= Samuel Aranda =

Spanish photojournalist

Samuel Aranda (born 1979) is a Spanish photojournalist, best known for winning World Press Photo of the Year 2012.

==Early life==
Aranda was born in Santa Coloma de Gramenet, Spain.

== Career ==
Aranda began to work as a photographer for newspapers El País and El Periódico de Catalunya at the age of 19. Two years later he traveled to the Middle East, where he covered the Israeli–Palestinian conflict for the Spanish news agency EFE.

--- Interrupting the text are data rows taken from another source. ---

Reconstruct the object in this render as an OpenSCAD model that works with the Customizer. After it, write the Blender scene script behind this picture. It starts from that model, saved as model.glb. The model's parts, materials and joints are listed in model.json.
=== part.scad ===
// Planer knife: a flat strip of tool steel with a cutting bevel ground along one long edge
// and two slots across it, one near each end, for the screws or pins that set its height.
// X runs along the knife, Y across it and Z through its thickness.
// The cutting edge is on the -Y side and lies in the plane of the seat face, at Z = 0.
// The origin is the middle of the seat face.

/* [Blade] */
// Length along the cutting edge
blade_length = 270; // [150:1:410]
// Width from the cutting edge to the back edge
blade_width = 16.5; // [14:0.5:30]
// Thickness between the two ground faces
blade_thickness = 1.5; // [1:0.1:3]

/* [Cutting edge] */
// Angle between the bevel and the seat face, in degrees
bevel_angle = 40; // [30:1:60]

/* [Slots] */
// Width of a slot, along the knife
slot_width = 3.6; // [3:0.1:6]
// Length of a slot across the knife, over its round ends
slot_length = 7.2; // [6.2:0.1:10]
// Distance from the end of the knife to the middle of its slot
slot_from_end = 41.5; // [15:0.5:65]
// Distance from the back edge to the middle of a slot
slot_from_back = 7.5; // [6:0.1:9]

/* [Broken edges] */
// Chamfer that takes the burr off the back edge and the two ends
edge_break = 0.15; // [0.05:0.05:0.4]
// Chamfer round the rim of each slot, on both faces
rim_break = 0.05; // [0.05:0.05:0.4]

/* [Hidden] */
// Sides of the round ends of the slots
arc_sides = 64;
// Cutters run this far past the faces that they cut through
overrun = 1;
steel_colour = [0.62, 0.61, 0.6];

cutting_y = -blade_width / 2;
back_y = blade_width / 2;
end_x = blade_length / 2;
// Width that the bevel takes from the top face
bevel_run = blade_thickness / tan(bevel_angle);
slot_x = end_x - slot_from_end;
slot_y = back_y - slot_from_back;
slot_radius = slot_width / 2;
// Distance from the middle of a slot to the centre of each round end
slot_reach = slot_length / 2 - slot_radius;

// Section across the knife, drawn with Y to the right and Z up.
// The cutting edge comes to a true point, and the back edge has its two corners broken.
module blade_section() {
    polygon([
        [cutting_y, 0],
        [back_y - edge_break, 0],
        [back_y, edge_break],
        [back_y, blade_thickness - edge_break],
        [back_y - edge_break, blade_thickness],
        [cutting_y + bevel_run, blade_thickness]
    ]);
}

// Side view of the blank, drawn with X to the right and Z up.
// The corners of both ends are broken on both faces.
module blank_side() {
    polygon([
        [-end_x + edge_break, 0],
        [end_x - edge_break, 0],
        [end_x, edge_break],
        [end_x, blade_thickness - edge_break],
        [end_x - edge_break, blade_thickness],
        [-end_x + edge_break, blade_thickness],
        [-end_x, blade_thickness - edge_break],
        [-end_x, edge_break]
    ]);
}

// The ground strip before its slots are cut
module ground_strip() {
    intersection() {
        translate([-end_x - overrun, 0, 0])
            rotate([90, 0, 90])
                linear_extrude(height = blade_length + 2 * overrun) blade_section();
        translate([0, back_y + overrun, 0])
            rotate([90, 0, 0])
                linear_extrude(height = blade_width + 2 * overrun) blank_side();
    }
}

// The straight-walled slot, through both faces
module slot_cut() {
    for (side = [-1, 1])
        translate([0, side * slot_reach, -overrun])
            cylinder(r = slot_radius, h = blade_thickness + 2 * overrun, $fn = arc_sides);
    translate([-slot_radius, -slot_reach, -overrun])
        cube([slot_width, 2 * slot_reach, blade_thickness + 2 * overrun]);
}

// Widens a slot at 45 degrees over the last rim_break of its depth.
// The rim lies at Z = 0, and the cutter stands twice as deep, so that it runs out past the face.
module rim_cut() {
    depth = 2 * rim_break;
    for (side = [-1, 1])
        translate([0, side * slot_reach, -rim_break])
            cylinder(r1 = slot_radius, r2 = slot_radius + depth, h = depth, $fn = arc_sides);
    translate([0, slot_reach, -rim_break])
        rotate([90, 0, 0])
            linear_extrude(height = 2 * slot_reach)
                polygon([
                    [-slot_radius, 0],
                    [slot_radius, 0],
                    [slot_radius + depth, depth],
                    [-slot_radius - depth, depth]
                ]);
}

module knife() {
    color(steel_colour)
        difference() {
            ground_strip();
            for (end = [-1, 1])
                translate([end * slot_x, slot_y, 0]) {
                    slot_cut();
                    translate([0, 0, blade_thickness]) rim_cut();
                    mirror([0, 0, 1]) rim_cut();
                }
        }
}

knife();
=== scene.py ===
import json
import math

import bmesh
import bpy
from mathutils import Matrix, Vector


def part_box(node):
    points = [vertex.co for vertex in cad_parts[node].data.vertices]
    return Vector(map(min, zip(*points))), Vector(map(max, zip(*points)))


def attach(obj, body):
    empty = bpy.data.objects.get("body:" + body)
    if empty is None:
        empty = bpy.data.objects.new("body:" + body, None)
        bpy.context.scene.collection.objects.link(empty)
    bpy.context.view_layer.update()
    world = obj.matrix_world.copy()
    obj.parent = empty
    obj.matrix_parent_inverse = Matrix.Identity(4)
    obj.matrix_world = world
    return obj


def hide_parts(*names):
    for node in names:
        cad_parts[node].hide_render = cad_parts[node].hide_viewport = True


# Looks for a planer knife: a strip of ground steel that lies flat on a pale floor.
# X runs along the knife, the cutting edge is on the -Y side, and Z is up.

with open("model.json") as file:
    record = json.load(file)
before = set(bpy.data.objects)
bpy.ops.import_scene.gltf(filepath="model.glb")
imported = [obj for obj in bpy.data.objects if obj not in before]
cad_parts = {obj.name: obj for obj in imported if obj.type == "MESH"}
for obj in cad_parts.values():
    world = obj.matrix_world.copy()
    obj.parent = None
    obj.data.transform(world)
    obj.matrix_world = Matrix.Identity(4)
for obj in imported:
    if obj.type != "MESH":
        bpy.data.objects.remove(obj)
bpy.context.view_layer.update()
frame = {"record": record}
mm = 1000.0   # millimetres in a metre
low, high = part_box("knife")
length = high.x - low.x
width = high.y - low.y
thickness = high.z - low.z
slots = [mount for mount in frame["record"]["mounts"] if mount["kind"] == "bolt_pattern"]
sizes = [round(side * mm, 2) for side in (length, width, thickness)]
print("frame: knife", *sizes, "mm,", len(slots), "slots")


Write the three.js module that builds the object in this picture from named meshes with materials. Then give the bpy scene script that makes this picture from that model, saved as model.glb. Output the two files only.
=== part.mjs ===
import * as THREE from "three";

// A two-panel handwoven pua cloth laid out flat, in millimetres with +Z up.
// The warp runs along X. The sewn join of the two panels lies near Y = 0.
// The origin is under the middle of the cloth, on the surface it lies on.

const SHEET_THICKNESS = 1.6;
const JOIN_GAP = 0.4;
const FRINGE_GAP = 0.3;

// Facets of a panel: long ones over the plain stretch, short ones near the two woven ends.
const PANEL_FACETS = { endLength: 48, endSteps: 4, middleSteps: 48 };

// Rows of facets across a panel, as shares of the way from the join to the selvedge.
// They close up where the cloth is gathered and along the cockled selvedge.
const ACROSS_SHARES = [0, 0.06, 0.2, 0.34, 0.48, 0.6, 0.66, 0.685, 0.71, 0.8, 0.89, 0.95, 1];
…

In 2004 Aranda begun working for Agence France-Presse (AFP), covering stories in Europe, Asia, the Middle East and Africa. The photojournalist association ANIGP-TV awarded Arandas' photo series, about African immigrants trying to reach Europe, with the Spanish National Award of Photography. Since 2006 he has worked as a freelance photojournalist.

In 2011 Aranda covered the Arab Spring in Tunisia, Egypt, Libya and Yemen for The New York Times. In 2012 he was awarded the World Press Photo of the Year 2011. His winning picture shows a woman embracing her son, wounded during clashes against the rule of President Ali Abdullah Saleh in Sana'a, Yemen, part of the Arab Spring.

In 2014 he documented the Ebola outbreak in Guinea, Sierra Leona and Liberia for The New York Times.

In 2016 he received the Ortega y Gasset award for his photographs on the migration crisis in Greece.

During the next years he developed personal projects in Mali and Egypt, and received a grant from the BBVA foundation for a project to document the Nile.

He photographed the COVID pandemic in Spain for The New York Times.

Since 2023 he lives in Paris, and is a member of the British agency Panos.